Of course, this second issue is based on the proper understanding of the first. If GLBTQIA people are “sinners,” then I can treat them as such; I can “love” them, but hate what they are, so it is said. To that, I say, No! These people are made in the image of God, and as such are part of God’s people and God’s plan for the new world of justice and peace. I would ask my African and Russian and Philippine colleagues to take seriously the call to “transform the worlds” in which they live in the light of the gospel of God’s freedom and hope for all.
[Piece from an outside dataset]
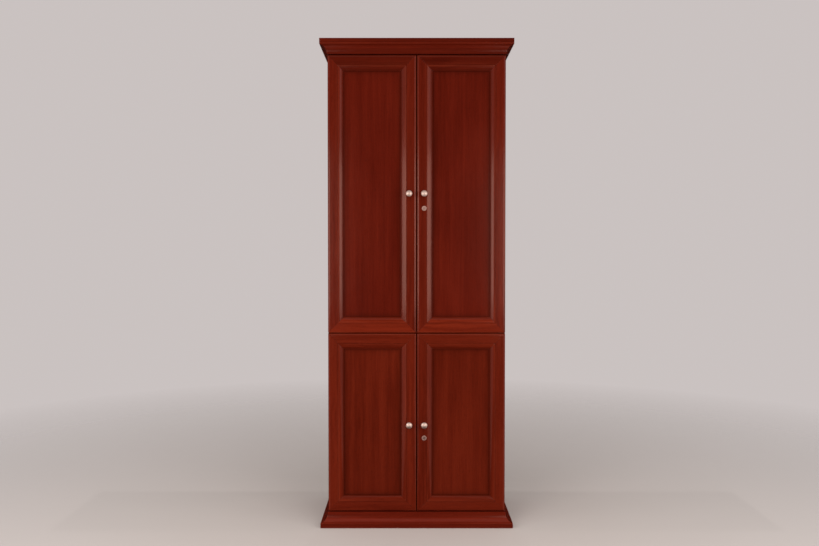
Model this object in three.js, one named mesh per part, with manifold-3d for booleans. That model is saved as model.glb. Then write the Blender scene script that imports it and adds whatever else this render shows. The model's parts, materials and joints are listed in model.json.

We United Methodists were tainted by the decisions of the recent conference; we are now known as the church that hates gay people. I am ashamed and humiliated that my church has now been branded as one that refuses to open its doors to people I am called to love and with whom I am called to serve. I am still mulling exactly how to respond to this new and horrifying reality. My Los Angeles church has covered over the United Methodist part of our name; passersby on whatever side read that we are “Westwood Church.” In the early 1950’s the church was known as “Westwood Community Church,” and there is some talk among several members that that could once again be our name. I am frankly not ready to abandon ship, but I confess to genuine horror at what has happened. I am not in any way a fundamentalist, nor do I wish to limit my ministry only to those who are heterosexual; that way is anathema and blasphemous, and a rejection of the gospel of Jesus. I have much work to do to come to grips with my church.